GUEST PICTURE: Huge thanks to Charlotte from CharlotteSomewhere.
Kinda pathetic, how Simon was our most trusted news source.
Officer Budapest looks at the rest of us. ‘But not you three?’ We all shake our heads again. ‘Did you ever worry about ending up on Simon’s app? Feel like you had something hanging over your heads, or anything like that?’
‘Not me,’ I say, but my voice isn’t as confident as I would have liked. I glace away from Officer Budapest and catch Addy and Bronwyn looking like polar opposites: Addy’s gone pale as a ghost, and Bronwyn’s flushed brick red. Nate watches them for a few seconds, then tilts his chair and looks at Officer Budapest.
‘Everybody’s got secrets,’ he says. ‘Right?’
(One Of Us Is Lying by Karen M. McManus. P37.)
Five students walk into detention. Four come out alive. Simon Kelleher, creator of schoolwide gossip app About That, is murdered. His epi-pen is missing, and the school epi-pen supply has disappeared.
The four students present at the time were Simon Kelleher’s next targets. There’s Yale hopeful Bronwyn, baseball star Cooper, prom Queen Addy and troublemaker Nate. All four were in detention because a mobile phone was planted in their bag. All four have secrets they would rather keep.
A Tumbler post from the murderer leaks reveals their secrets. Speculation spreads, from school to the local media, to worldwide interest. The four are brought together as they avoid dodge the media and insinuation, but always there is the question: which one of us is lying?
A total page turner which kept me guessing until the last pages.
I love the conflict. Death turns Simon Kelleher into a saint, but lots of people were hurt by the things he wrote on About That. The story raises interesting questions about social media, and our constant obsession with other people’s lives. Do we have the right to know other people’s secrets? Is it right that anything and everything can become news?
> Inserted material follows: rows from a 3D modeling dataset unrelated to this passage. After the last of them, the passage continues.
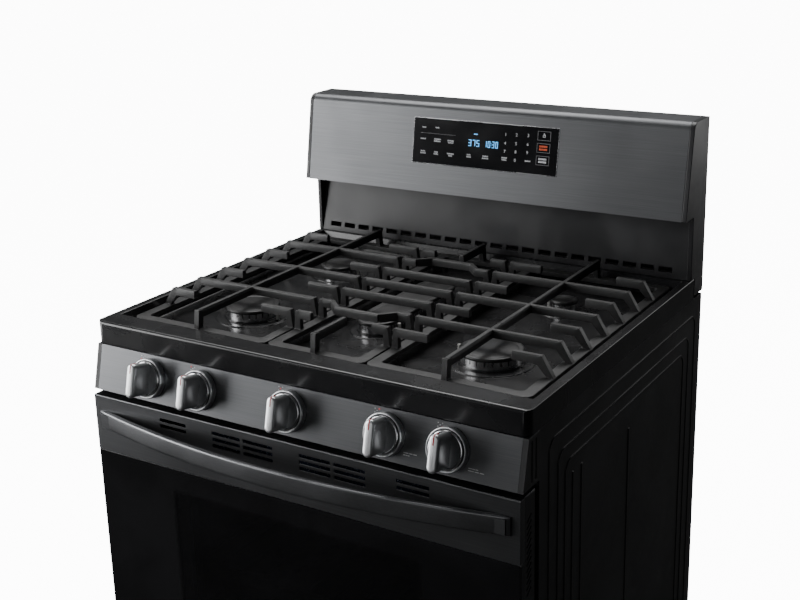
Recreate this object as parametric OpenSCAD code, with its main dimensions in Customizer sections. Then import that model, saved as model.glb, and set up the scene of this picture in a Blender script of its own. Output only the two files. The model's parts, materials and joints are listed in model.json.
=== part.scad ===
// Freestanding gas range, 30 inch class, with five burners, one oven and a storage drawer.
// Origin: centre of the outline at floor level. +X to the user's right, -Y to the front, +Z up.

/* [Overall] */
// Width over the side panels
range_w = 757; // [700:1:800]
// Floor to the rim of the cooktop
rim_h = 914; // [890:1:940]
// Depth of the side panels
body_d = 640; // [610:1:680]
// Rise of the back guard above the rim
guard_rise = 269; // [220:1:300]
// Sheet thickness of the body panels
sheet = 1.5; // [1.2:0.1:2]

/* [Cooktop] */
// Height of the cooktop's front skirt
lip_h = 37; // [30:1:45]
// How far the skirt stands in front of the side panels
lip_reach = 33; // [25:1:38]
// Depth of the recessed pan below the rim
pan_depth = 28; // [26:1:32]
// Burner distance from the centreline
burner_x = 221; // [205:1:225]
// Front row of burners behind the side panels' front edge
burner_front_y = 164; // [150:1:175]
// Rear row of burners behind the same edge
burner_rear_y = 418; // [400:1:430]
// Cap radius, front left
cap_fl = 45; // [38:1:50]
// Cap radius, front right
cap_fr = 49; // [38:1:52]
// Cap radius, rear left
cap_rl = 34; // [28:1:45]
// Cap radius, rear right
cap_rr = 22; // [20:1:40]
// Half width of the long centre cap
cap_c = 34; // [28:1:40]
// Length of the long centre cap
cap_c_len = 246; // [200:1:260]

/* [Grates] */
// Top of the grates above the rim
grate_rise = 23; // [18:1:28]
// Outer tip of the fingers from the centreline
finger_tip_x = 333; // [320:1:338]
// Half width of the centre grate
centre_half = 88.5; // [80:0.5:95]
// Spacing of the finger rows
finger_pitch = 63; // [58:1:65]
// Width across the top of a bar
bar_top = 6; // [5:0.5:8]
// Width across the bottom of a bar
bar_foot = 9; // [8:0.5:11]
// Height of a bar
bar_h = 13; // [10:1:15]

/* [Control panel] */
// Height of the sloping control panel
panel_h = 71; // [66:1:74]
// How far the panel's lower edge stands in front of the side panels
panel_reach = 50; // [44:1:52]
// Knob positions from the centreline
knob_x = [-265, -165, 0, 165, 265];
// Knob skirt radius
knob_r = 27; // [22:1:29]
// Knob height over the panel
knob_tall = 46; // [36:1:50]
// Push travel before a knob will turn
knob_push = 2.5; // [2:0.1:3]

/* [Door] */
// Gap between the control panel and the door
door_gap = 8; // [6:1:10]
// Front of the door ahead of the side panels
door_reach = 54; // [50:1:58]
// Height of the metal band along the door's top
band_h = 94; // [80:1:105]
// Height of the drawer front
drawer_h = 206; // [180:1:230]
// Bottom of the drawer front above the floor
toe_h = 58; // [50:1:80]
// Forward bow of the door handle
handle_bow = 44; // [35:1:46]
// Height of the handle bar
handle_h = 28; // [22:1:32]
// Half length of the handle
handle_half = 364; // [330:1:368]

/* [Oven] */
// Width of the oven cavity
cavity_w = 610; // [580:1:620]
// Depth of the oven cavity
cavity_d = 500; // [470:1:520]
// Height of the oven cavity
cavity_h = 440; // [400:1:450]
// Thickness of the insulation round the cavity
wool = 30; // [25:1:32]

/* [Back guard] */
// Height of the guard's front panel
guard_h = 159; // [140:1:175]
// Front lower edge of the guard behind the side panels' front edge
guard_y = 542; // [530:1:550]
// Backward lean of the guard panel over its height
guard_lean = 27; // [15:1:35]
// Width of the display glass
display_w = 286; // [240:1:320]
// Height of the display glass
display_h = 80; // [60:1:90]

/* [Hidden] */

hw = range_w / 2;
lip_z = rim_h - lip_h;
pan_z = rim_h - pan_depth;
top_z = rim_h + guard_rise;
cover_t = 12;
handle_t = 9;
door_t = 48;
fit = 0.3;
reach = door_reach + handle_bow + 3;
shift_y = (reach - body_d - cover_t) / 2;

panel_lean = atan((panel_reach - lip_reach) / panel_h);
panel_mid = panel_h / 2;
panel_bot = lip_z - 1 - panel_h;
knob_face_y = -(panel_reach + lip_reach) / 2;
knob_face_z = panel_bot + panel_mid;
stem_r = 3;
stem_back = 52;
valve_front = 50;
valve_r = 12;
wool_clear = 1.5;
pipe_r = 10;
pipe_s = 92;
bezel_out = knob_r + 4;
bezel_in = knob_r + 1.2;
bezel_t = 11;
grip_w = 16;

door_top = panel_bot - door_gap;
drawer_top = toe_h + drawer_h;
door_bot = drawer_top + 8;
door_hw = hw - 2;
door_back = -(door_reach - door_t);
glass_t = 4;
band_bot = door_top - band_h;
hinge_y = -36;
hinge_z = door_bot + 18;
hinge_x = 300;
hinge_pin_r = 4;
hinge_gap = 10;

cav_z0 = door_bot + 60;
cav_y0 = 4;
// the cavity's height is given for a rim at this height, and grows or shrinks with the rim
rim_given = 914;
cav_z1 = cav_z0 + cavity_h + rim_h - rim_given;
rod_r = 3;
rack_y0 = 76;
rack_d = 400;
rack_hw = cavity_w / 2 - 6;
ledge_in = 12;
rack_zs = [cav_z0 + 130, cav_z0 + 250];
floor_z = cav_z0 + 36;

frame_hw = hw - 29;
slot_bot = toe_h - 8;

guard_bot = top_z - guard_h;
guard_back = body_d;
row_mid = (burner_front_y + burner_rear_y) / 2;
rail_top = pan_z + 21;
rail_h = 8;
rail_w = 18;
grate_top = rim_h + grate_rise;
grate_y0 = 22;
grate_y1 = 2 * row_mid - grate_y0;
burners = [[-burner_x, burner_front_y, cap_fl], [burner_x, burner_front_y, cap_fr],
    [-burner_x, burner_rear_y, cap_rl], [burner_x, burner_rear_y, cap_rr]];
boss_z = pan_z + 4;
ring_top = boss_z + 12;
cap_t = 5.5;
throat_r = 15;
long_y = cap_c_len / 2 - cap_c;

module box(a, b) {
    translate(a) cube([b[0] - a[0], b[1] - a[1], b[2] - a[2]]);
}

// a plate across the whole width, centred on the middle
module wide(half, y0, y1, z0, z1) {
    box([-half, y0, z0], [half, y1, z1]);
}

module placed() {
    translate([0, shift_y, 0]) children();
}

module both() {
    children();
    mirror([1, 0, 0]) children();
}

// an outline in depth and height, drawn out along the width
module along_x(half) {
    translate([-half, 0, 0]) rotate([90, 0, 90]) linear_extrude(2 * half) children();
}

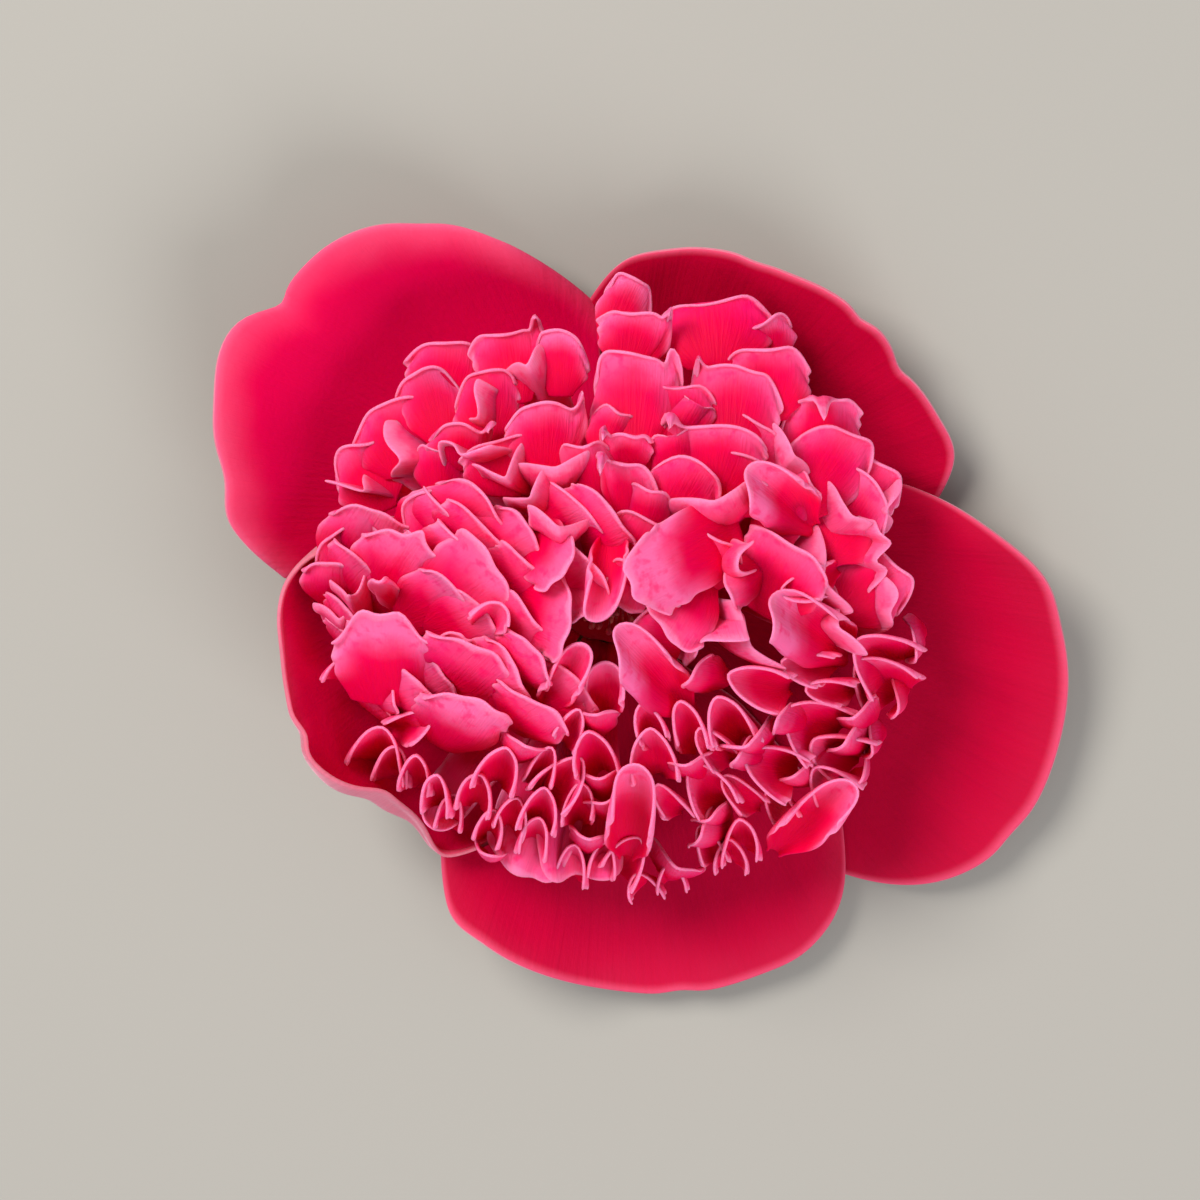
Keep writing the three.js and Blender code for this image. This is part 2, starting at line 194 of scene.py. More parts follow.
def add_sheet(bm, across, along, surface, ripple, edge_crowding, tint=0):
    """Adds a grid bent over surface(u, v), with u from -1 to 1 across and v from 0 to 1 along.

    ripple(u, v) lifts it along its normal, and edge_crowding draws the rows towards the edges.
    The grid's UV map keeps u and v, and tint is one number for the whole sheet."""
    uv_layer = bm.loops.layers.uv.verify()
    layers = bm.verts.layers.float
    tint_layer = layers.get("tint") or layers.new("tint")
    made = bmesh.ops.create_grid(bm, x_segments=across, y_segments=along, size=1)["verts"]
    flat = np.array([v.co[:2] for v in made])
    u = np.sign(flat[:, 0]) * (1 - (1 - np.abs(flat[:, 0])) ** edge_crowding)
    v = 1 - (1 - (flat[:, 1] + 1) / 2) ** edge_crowding
    points = surface(u, v) + normals_of(surface, u, v) * ripple(u, v)[:, None]
    place = {}
    for vert, point, uu, vv in zip(made, points, u, v):
        vert.co = (AXIS_X + point[0] * MM, AXIS_Y + point[1] * MM, FLOOR_Z + point[2] * MM)
        vert[tint_layer] = tint
        place[vert] = ((uu + 1) / 2, vv)
    for face in {face for vert in made for face in vert.link_faces}:
        face.smooth = True
        for loop in face.loops:
            loop[uv_layer].uv = place[loop.vert]


def finish(bm, name, materials, nodes, thickness=0):
    """Makes the mesh an object that stands for its nodes. With a thickness it is a sheet, whose
    first material is its back's and whose last is its face's."""
    mesh = bpy.data.meshes.new(name)
    bm.to_mesh(mesh)
    bm.free()
    for material in materials:
        mesh.materials.append(material)
    piece = bpy.data.objects.new(name, mesh)
    bpy.context.collection.objects.link(piece)
    if thickness:
        solid = piece.modifiers.new("Thickness", "SOLIDIFY")
        solid.thickness = thickness
        solid.offset = 0
        solid.material_offset = len(materials) - 1
    fine = piece.modifiers.new("Smooth", "SUBSURF")
    fine.levels = 1
    fine.render_levels = 1
    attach(piece, "root")
    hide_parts(*nodes)


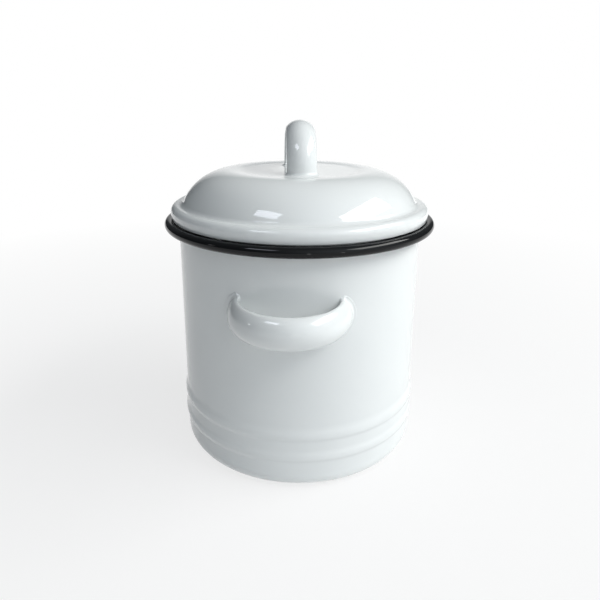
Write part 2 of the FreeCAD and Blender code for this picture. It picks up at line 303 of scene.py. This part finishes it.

My initial suspicions lay outside the group. I loved flagging up characters whose behaviour (as my favourite middle-grade detectives might say,) chimed a missing note. There’s Leah, who attempted suicide as a result of About That, who calls out people’s sympathies with Simon. Maeve, Bronwyn’s little sister, who knows a heck of a lot about Simon’s online presence. It was a great puzzle, spotting these characters, and weighing up their motives alongside the initial four.
The stories of the four suspects raised some great themes. Some would be total spoilers. Let’s stick with Nate, the boy from the wrong side of the tracks. Nate’s father is an alcoholic. Nate’s on probation for drug dealing, but is he a bad kid, or does he just want to pay his father’s bills? The other suspects come from homes which range from comfortable to downright influential. When the finger is pointed, their parents jump in with lawyers and law suits and useful advice. Nate’s the obvious suspect, and he’s got nobody. This is a hugely topical theme. The wealthy America we see in the films is only one side of the story.
Bronwyn was my favourite character. The bright girl who appears to have it all is full of insecurities. She’s not beyond suspicion – she knows a heck of a lot about autopsy result timings, and she’s got PREVIOUS with Simon Kelleher. She’s also the only person who sees beyond Nate’s drug dealing, and she goes all out to help him. Her parents are both Yale graduates. Bronwyn could turn her back on Nate, but she would rather open everyone else’s eyes.
The ending? Could have been better, but the puzzle was A1. I was gripped from start to finish. It’s not the ending I wanted, but the book is so fantabulous I’ll let the ending slide.
Highly recommended. Be warned: once you pick it up, you won’t put it down.